Another stagecoach robbery, in September, was carried out by Cowboys, including Pete Spence and Frank Stilwell. Sheriff Behan and Virgil and Wyatt Earp were among the group of men who arrested Spence and Stilwell, charging them with the relatively new federal crime of interfering with a mail carrier. This charge was applied after their second arrest in as many months; they had posted bail after their first arrest and were awaiting hearing on those charges when they pulled off the second robbery.

The arrests did not sit well with the Cowboys, who made it known that a confrontation would be imminent if any more arrests of Cowboys took place. No more arrests took place, but tempers still boiled over on the afternoon of October 26, 1881, at the Gunfight at O.K. Corral.

Frank and Tom McLaury and another Cowboy, Billy Clanton, died in the shootout; Holliday was wounded but survived. Ike Clanton and another Cowboy, Billy Claiborne, fled the scene, unscathed.

Alone unharmed when the dust settled was Wyatt Earp. This naturally enhanced his status as a successful lawman.

Ike Clanton charged the Earps and Holliday with murder after the Gunfight, and many people testified before a federal judge. The resulting verdict was not guilty, and the Cowboys vowed revenge.

In February 1882, Cowboys killed Morgan Earp and narrowly missed killing Wyatt. Holliday and Wyatt then resolved to take the law into their hands. (Holliday was only ever a temporary marshal, and Wyatt Earp had resigned his sheriff's commission after the Gunfight.) James and Warren Earp joined Wyatt and Doc Holliday, along with a few other men, and they tracked Cowboy Frank Stilwell to Tucson, where Wyatt killed him.

The result was indictments for murder, and Wyatt and company were on the run; leading the chase was Sheriff Johnny Behan. After a few shootouts, the Earp clan escaped Arizona altogether, never to return; the desire to chase them waned as well.

The Earps went to Albuquerque and then to Trinidad, Colorado. Wyatt moved on to Gunnison, where he stayed for a time. Earp and Holliday had had a falling out in Albuquerque, but the two old friends managed one last reunion before Holliday died of tuberculosis.

Wyatt Earp went in 1883 to San Francisco, where he stayed for a few months, then went back to Colorado, to Silverton, near a collection of gold and silver mines. He also had a new wife, Josephine, at this time. She went with him from place to place, from opportunity to opportunity, for the next 40 years.

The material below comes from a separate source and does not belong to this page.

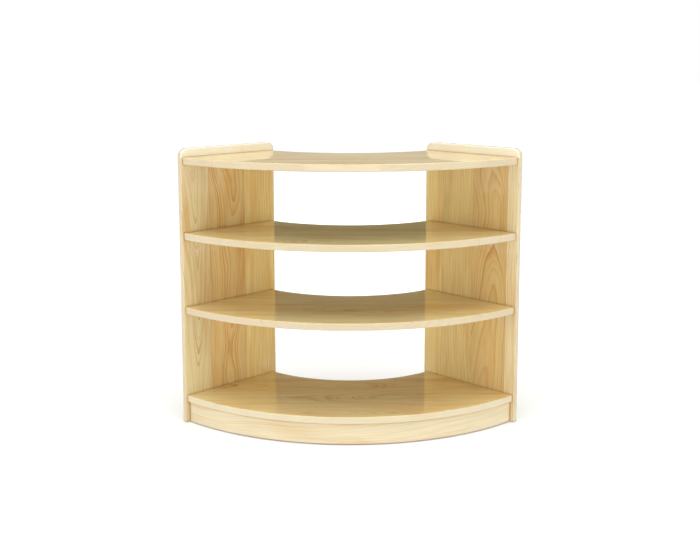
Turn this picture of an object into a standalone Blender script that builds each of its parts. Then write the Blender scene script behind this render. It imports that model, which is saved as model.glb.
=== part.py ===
"""Curved open shelving unit: a quarter-ring of four fixed shelves between two side panels.

The shelves are ring sectors cut from lacquered pine board. Each shelf end butts against a side
panel and is drawn up by two cam connectors and steadied by one dowel. Two curved plinth rails
stand under the bottom shelf on dowels, and nail-on glides carry the side panels.

Metres, +Z up. The outer, convex side faces -Y. The origin is at the middle of the unit's
bounding box, on the floor.
"""

import math

import bmesh
import bpy
from mathutils import Matrix, Vector

# Overall form
SECTOR_ANGLE = math.radians(90.0)  # between the outer faces of the two side panels
SHELF_OUTER_RADIUS = 0.600
SHELF_DEPTH = 0.290
SHELF_THICKNESS = 0.018
PANEL_THICKNESS = 0.015
PANEL_FRONT_REVEAL = 0.005  # how far a side panel stands out past the shelves' front edges
PANEL_BACK_REVEAL = 0.008

# Heights, from the floor up
GLIDE_HEIGHT = 0.002
PLINTH_HEIGHT = 0.052
TALL_OPENING = 0.212  # clear height over the bottom shelf
OPENING = 0.171  # clear height of each of the two bays above it
LIP_HEIGHT = 0.022  # how far the side panels rise above the top shelf

# Plinth rails
PLINTH_THICKNESS = 0.015
PLINTH_FRONT_RECESS = 0.006  # behind the shelf edge above it
PLINTH_BACK_RECESS = 0.006

# Edges
PANEL_CORNER_RADIUS = 0.020
PANEL_EDGE_RADIUS = 0.003
SHELF_EDGE_RADIUS = 0.0025
PLINTH_EDGE_RADIUS = 0.0015

# Cam connectors
CAM_RADIUS = 0.0072
CAM_INSET = 0.050  # from each end of a shelf's seat to the nearest connector
CAM_DISTANCE = 0.024  # from the shelf's end to the cam's centre
CAM_SKIN = 0.0045  # board left above the cam's pocket
CAM_FLOOR = 0.0045  # thickness of the cam's driven face
CAM_RECESS = 0.0003  # how far the cam sits below the board's face
CAM_CROSS_LENGTH = 0.008
CAM_CROSS_WIDTH = 0.0018
CAM_CROSS_DEPTH = 0.0024
CAM_SLOT_ANGLE = math.radians(120.0)  # how far the cam turns from open to locked
BOLT_THREAD_RADIUS = 0.0025
BOLT_THREAD_LENGTH = 0.011
BOLT_TIP_LENGTH = 0.0015
BOLT_COLLAR_RADIUS = 0.0036
BOLT_COLLAR_LENGTH = 0.0015
BOLT_NECK_RADIUS = 0.0020
BOLT_HEAD_RADIUS = 0.0034
BOLT_HEAD_LENGTH = 0.0055

# Dowels
DOWEL_RADIUS = 0.0040
DOWEL_IN_PANEL = 0.010
DOWEL_IN_SHELF = 0.020
DOWEL_CHAMFER = 0.0010
RAIL_DOWEL_RADIUS = 0.0030
RAIL_DOWEL_IN_RAIL = 0.020
RAIL_DOWEL_INSET = 0.012  # from a plinth rail's top and bottom edges

# Glides
GLIDE_RADIUS = 0.0060
GLIDE_INSET = 0.045  # from a side panel's front and back edges
GLIDE_NAIL_RADIUS = 0.0010
GLIDE_NAIL_LENGTH = 0.014

# Fits
SEAT_GAP = 0.0003  # between two pieces that touch
OVERCUT = 0.004  # how far a cutter runs past the face that it opens

# Mesh fineness
ARC_STEPS = 36
CORNER_STEPS = 5
ROUND_STEPS = 2
CAM_SLOT_STEPS = 4
CAM_SIDES = 16
BOLT_SIDES = 10
DOWEL_SIDES = 12
GLIDE_SIDES = 12

# What follows from the sizes above
HALF_ANGLE = SECTOR_ANGLE / 2
SHELF_INNER_RADIUS = SHELF_OUTER_RADIUS - SHELF_DEPTH
PANEL_FRONT = SHELF_OUTER_RADIUS + PANEL_FRONT_REVEAL  # distances from the ring's centre,
PANEL_BACK = SHELF_INNER_RADIUS - PANEL_BACK_REVEAL  # along a side panel
PANEL_BOTTOM = GLIDE_HEIGHT + SEAT_GAP
INNER_FACE = -PANEL_THICKNESS  # offsets from a panel's outer face, + away from the shelves
SHELF_END = INNER_FACE - SEAT_GAP
CONNECTOR_FRONT = SHELF_OUTER_RADIUS - CAM_INSET
CONNECTOR_BACK = SHELF_INNER_RADIUS + CAM_INSET
DOWEL_PLACE = (CONNECTOR_FRONT + CONNECTOR_BACK) / 2
BOTTOM_SHELF_UNDERSIDE = PANEL_BOTTOM + PLINTH_HEIGHT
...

The following year, 1884, the Earps were on the move again, this time to Eagle City, Idaho, another boomtown, this one near lodes of gold, silver, and lead. Earp was named deputy sheriff in the area.

When the Idaho mines dried up, Earp moved again, this time to San Diego, to chase a real estate boom that had sprung up in the wake of railroad construction there. In San Diego, Earp was once again a saloon owner, as well as the owner of gambling halls. He also found work as a referee at boxing matches in the San Diego area.

Earp found an interest in owning and racing horses and moved in 1891 to the San Francisco area. He stayed there for awhile but found the Alaska Gold Rush irresistible and moved to Dawson, where he again owned saloons.

A silver rush in Tonopah, Nevada, was the next destination for Earp, in 1902; after that silver supply waned, Earp moved on to Goldfield, Nevada, and a reunion with his brother Virgil.

Discovery of gold and copper deposits in the Sonoran Desert lured Earp to California in 1906. He filed many mining claims and lived in Los Angeles.

In 1910, Earp got a job with the Los Angeles Police Department. After that job, Earp found work as a consultant to film studios; he was a frequent visitor to film sets of the famous Western film director John Ford.

Earp was 80 when he died, in 1929.

A biography, Wyatt Earp: Frontier Marshall, appeared in 1931. Written by Stuart Lake, this book portrayed Earp as an American Southwest superhero. Later examination of the facts, coupled with the author's admission that he had fabricated many of the quotes, proved the book to be largely fictional. The stories in the book, however, coupled with two high-profile movie versions of the Gunfight at O.K. Corral, gave rise to an image of Wyatt Earp that has not diminished: that of a tough defendant of law and order.